» **Stated task**
Take the lines from the beginning of the data below through the line holding "valves per cylinder." and return exactly those.

'''

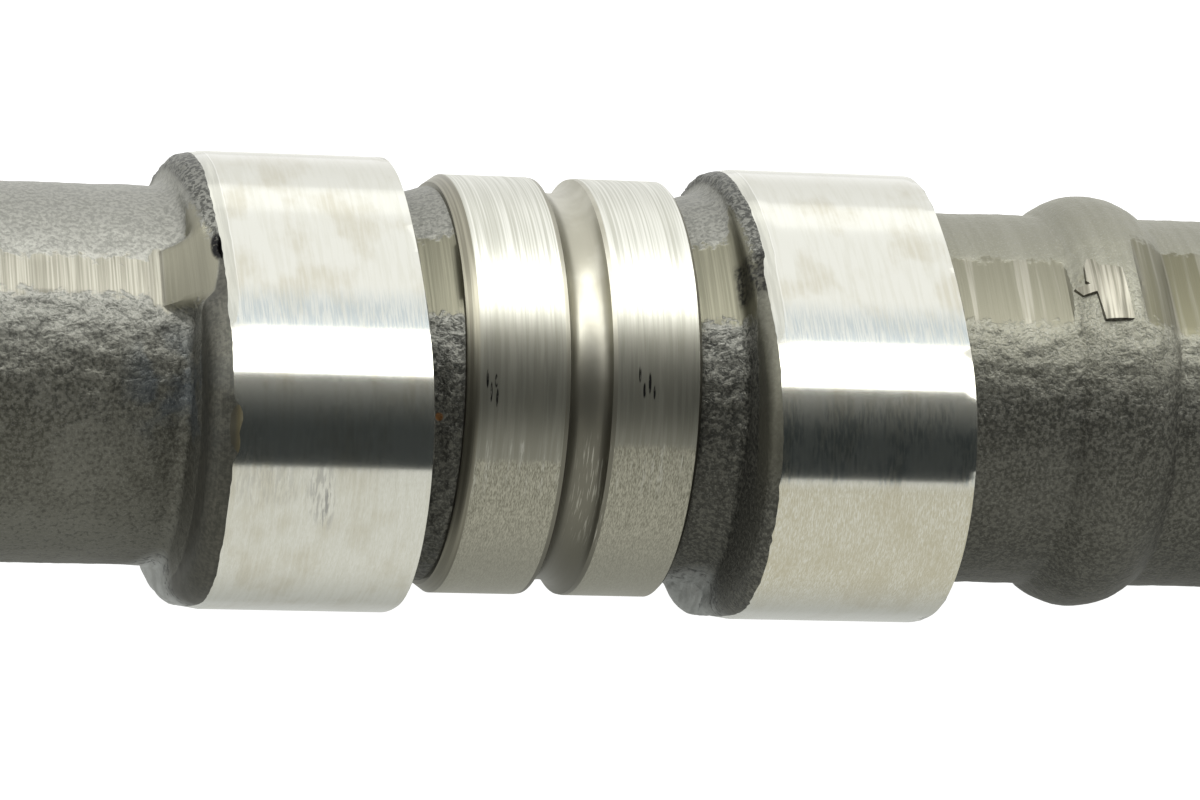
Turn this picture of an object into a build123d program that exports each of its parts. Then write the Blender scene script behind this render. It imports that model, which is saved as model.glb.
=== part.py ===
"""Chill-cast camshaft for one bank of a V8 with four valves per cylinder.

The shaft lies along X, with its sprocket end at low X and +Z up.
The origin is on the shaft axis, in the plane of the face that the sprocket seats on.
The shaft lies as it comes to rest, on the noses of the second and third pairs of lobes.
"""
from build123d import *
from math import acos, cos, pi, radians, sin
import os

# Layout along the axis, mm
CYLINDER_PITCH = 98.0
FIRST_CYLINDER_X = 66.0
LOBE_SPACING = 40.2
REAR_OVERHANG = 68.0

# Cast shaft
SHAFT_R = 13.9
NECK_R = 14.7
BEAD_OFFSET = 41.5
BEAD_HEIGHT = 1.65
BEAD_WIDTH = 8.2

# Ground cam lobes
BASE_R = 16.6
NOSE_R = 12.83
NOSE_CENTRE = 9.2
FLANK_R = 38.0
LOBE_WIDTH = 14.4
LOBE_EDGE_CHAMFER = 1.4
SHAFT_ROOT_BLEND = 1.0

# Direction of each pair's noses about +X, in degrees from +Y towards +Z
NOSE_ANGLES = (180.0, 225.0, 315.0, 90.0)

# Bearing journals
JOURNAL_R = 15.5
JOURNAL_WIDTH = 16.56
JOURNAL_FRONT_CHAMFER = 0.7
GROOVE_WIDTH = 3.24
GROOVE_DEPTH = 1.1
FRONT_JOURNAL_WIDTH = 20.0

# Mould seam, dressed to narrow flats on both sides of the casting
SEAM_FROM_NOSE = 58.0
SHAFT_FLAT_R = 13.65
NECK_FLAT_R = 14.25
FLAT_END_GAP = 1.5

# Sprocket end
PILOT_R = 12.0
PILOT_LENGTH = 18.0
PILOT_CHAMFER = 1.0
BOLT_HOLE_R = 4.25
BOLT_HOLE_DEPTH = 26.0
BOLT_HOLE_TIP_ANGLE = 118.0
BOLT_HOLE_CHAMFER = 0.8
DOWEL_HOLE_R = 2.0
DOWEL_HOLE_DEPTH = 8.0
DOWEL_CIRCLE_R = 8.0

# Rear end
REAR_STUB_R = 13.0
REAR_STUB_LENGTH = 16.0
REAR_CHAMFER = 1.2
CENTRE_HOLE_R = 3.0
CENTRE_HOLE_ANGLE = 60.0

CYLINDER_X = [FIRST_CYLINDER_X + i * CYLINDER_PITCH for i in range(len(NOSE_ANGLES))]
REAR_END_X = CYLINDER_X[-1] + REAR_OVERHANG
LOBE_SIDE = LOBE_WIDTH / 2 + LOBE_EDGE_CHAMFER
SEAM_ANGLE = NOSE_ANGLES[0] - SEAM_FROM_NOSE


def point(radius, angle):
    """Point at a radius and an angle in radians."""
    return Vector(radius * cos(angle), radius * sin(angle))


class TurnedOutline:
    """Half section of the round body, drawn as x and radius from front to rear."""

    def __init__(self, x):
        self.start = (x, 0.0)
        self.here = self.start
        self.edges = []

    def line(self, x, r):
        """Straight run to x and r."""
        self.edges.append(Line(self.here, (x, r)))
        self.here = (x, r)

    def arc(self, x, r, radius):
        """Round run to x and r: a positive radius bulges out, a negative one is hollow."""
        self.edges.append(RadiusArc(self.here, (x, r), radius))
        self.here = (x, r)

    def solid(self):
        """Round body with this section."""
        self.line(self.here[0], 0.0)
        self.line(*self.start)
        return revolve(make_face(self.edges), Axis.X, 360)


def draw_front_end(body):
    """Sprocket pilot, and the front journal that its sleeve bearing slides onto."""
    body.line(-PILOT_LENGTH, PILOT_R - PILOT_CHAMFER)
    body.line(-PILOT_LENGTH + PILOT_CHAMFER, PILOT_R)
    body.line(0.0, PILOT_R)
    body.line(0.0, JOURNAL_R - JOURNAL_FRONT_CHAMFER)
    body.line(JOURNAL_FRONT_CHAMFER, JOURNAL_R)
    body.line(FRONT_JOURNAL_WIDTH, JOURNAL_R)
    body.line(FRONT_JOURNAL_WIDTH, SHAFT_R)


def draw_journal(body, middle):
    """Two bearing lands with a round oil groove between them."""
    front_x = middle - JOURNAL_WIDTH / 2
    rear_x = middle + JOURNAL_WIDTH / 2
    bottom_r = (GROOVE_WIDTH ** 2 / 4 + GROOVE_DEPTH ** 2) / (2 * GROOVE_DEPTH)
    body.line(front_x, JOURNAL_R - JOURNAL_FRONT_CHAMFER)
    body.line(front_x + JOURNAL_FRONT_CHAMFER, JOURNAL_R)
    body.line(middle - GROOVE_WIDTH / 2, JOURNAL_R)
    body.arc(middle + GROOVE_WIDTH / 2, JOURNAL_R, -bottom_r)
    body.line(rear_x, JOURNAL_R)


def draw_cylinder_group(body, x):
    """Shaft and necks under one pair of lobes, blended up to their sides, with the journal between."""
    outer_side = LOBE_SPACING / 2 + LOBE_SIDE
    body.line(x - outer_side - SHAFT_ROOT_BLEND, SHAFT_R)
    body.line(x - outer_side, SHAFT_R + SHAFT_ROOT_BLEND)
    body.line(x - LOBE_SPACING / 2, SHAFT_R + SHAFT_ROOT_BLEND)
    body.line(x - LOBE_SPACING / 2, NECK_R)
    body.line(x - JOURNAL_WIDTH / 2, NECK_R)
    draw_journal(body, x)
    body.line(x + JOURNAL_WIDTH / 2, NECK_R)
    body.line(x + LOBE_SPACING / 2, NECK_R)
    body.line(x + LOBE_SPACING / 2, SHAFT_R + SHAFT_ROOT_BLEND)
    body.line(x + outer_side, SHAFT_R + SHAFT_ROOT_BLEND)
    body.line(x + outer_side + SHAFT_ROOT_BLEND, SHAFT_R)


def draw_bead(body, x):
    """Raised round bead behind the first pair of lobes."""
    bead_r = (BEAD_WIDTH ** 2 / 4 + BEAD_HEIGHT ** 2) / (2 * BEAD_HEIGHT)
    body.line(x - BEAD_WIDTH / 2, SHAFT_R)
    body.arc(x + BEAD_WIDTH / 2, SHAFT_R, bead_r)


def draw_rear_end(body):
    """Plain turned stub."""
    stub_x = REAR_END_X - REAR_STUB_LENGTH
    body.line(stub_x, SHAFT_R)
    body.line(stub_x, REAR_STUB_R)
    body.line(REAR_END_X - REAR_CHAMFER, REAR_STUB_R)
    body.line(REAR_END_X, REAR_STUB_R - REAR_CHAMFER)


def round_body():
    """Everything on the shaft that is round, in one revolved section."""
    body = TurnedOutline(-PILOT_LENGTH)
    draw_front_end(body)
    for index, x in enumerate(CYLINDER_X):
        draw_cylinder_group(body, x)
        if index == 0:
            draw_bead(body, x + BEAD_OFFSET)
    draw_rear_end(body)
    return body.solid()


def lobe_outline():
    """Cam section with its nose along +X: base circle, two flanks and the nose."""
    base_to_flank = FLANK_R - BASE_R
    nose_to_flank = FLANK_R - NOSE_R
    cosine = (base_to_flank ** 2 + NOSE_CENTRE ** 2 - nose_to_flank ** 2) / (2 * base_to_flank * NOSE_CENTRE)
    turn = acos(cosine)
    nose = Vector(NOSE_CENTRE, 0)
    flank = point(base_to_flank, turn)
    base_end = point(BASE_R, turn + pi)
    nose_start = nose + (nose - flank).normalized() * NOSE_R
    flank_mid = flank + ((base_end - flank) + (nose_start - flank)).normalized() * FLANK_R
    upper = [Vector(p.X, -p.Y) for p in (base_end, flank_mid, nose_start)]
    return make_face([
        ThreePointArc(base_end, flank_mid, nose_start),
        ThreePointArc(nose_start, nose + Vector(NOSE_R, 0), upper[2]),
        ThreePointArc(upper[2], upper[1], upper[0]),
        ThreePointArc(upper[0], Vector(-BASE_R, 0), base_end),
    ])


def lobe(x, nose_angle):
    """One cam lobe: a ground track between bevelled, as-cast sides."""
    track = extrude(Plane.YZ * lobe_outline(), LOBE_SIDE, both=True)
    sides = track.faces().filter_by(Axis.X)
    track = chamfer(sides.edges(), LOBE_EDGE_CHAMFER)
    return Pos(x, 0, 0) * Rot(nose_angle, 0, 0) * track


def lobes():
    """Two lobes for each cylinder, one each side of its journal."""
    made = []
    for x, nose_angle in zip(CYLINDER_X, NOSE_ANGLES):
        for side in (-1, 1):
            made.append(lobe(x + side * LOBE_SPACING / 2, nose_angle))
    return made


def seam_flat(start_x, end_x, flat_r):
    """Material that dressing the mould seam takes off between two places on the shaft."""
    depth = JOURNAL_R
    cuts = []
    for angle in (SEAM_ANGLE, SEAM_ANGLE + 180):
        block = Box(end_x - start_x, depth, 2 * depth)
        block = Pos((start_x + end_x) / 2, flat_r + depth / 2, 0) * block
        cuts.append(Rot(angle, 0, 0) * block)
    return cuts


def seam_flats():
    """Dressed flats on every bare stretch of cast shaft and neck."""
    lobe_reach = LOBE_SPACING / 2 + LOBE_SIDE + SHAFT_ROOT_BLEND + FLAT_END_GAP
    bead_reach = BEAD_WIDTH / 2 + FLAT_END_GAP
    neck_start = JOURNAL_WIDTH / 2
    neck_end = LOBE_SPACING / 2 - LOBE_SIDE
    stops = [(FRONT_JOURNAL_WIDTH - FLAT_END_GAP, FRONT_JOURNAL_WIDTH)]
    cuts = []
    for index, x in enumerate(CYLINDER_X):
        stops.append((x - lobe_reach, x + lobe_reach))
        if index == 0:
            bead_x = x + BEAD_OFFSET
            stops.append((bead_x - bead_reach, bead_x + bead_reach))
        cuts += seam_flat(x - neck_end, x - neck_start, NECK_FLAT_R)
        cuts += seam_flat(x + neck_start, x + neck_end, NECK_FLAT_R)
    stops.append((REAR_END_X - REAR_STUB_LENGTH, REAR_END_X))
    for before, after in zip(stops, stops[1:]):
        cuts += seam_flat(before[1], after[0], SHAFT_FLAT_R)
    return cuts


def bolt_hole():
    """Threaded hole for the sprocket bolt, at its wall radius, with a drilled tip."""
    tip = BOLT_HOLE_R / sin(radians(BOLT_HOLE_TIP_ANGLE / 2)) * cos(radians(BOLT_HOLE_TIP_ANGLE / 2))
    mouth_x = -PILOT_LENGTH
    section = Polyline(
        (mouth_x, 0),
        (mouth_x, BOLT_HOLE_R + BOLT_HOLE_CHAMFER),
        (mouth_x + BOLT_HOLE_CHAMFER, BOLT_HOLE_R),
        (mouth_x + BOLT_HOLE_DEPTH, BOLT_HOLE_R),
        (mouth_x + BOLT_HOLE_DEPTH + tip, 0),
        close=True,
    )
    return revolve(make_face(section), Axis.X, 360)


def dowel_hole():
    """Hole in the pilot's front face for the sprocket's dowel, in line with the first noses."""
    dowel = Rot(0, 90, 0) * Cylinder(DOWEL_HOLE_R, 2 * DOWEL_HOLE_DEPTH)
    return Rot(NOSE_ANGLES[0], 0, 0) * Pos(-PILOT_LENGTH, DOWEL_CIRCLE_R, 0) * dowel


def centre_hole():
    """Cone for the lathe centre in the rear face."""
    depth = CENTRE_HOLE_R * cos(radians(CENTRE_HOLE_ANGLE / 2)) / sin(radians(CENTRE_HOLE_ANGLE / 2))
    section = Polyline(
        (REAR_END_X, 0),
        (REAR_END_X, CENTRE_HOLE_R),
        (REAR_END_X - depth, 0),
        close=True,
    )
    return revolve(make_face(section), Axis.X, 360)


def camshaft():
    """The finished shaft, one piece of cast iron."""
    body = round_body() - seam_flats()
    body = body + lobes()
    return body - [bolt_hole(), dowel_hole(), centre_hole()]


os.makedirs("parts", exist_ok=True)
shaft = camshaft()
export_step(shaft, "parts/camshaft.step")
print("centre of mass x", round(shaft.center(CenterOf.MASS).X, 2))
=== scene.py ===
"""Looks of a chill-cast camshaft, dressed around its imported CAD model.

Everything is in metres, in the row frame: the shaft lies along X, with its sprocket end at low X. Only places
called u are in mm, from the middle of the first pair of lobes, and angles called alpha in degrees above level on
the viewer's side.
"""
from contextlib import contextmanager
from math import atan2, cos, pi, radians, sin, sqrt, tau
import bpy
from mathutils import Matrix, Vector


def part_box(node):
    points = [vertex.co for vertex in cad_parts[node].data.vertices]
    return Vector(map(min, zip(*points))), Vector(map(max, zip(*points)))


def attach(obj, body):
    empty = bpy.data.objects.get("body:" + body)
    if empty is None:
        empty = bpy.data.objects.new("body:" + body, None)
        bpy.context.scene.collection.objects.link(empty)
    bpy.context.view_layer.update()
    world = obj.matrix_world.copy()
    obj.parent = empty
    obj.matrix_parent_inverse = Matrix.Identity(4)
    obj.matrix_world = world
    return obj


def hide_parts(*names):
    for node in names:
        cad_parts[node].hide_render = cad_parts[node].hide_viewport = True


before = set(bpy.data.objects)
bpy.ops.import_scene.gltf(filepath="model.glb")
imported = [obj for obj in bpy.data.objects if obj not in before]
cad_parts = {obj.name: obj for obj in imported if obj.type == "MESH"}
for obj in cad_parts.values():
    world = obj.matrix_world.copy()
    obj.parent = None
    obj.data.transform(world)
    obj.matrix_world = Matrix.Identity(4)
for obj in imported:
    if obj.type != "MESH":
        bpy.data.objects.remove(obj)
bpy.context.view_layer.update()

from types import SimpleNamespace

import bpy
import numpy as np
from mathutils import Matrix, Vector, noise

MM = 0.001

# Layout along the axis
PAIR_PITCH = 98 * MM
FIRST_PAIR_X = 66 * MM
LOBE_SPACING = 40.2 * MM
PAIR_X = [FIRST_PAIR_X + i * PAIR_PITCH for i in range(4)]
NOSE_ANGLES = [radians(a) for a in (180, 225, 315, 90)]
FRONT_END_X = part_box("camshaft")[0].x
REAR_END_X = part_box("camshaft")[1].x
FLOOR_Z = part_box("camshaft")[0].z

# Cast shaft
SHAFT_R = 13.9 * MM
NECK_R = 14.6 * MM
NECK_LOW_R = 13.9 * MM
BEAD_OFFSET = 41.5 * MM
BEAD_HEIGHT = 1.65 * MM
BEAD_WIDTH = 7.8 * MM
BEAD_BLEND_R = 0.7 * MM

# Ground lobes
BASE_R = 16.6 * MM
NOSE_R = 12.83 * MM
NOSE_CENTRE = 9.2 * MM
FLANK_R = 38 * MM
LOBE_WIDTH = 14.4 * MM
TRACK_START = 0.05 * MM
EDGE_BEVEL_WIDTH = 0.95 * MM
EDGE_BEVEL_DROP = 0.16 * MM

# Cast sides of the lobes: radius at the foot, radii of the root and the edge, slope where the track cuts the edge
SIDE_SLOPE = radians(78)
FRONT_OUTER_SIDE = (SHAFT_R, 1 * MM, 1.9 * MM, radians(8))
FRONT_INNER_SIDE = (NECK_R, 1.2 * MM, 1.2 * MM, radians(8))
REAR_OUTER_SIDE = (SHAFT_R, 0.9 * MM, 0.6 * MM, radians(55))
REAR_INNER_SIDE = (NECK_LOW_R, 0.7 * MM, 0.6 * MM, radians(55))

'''

» **Response to the task**
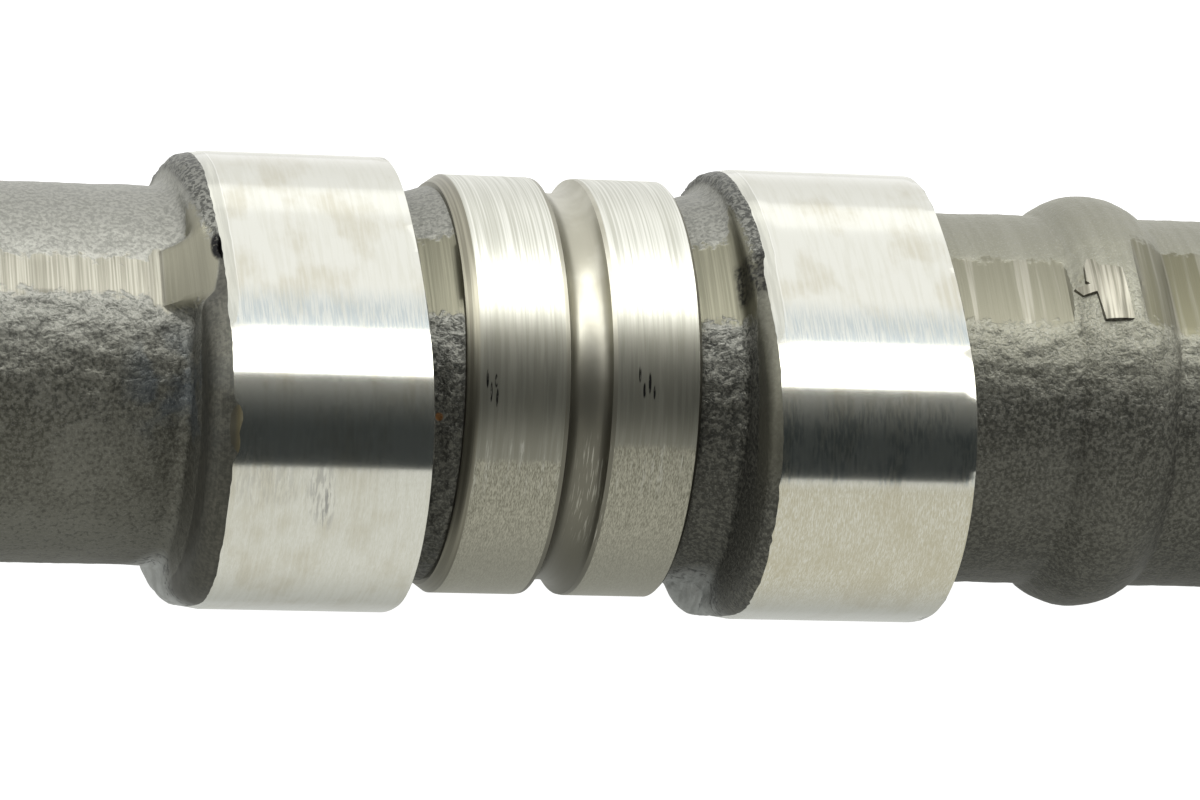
Turn this picture of an object into a build123d program that exports each of its parts. Then write the Blender scene script behind this render. It imports that model, which is saved as model.glb.
=== part.py ===
"""Chill-cast camshaft for one bank of a V8 with four valves per cylinder.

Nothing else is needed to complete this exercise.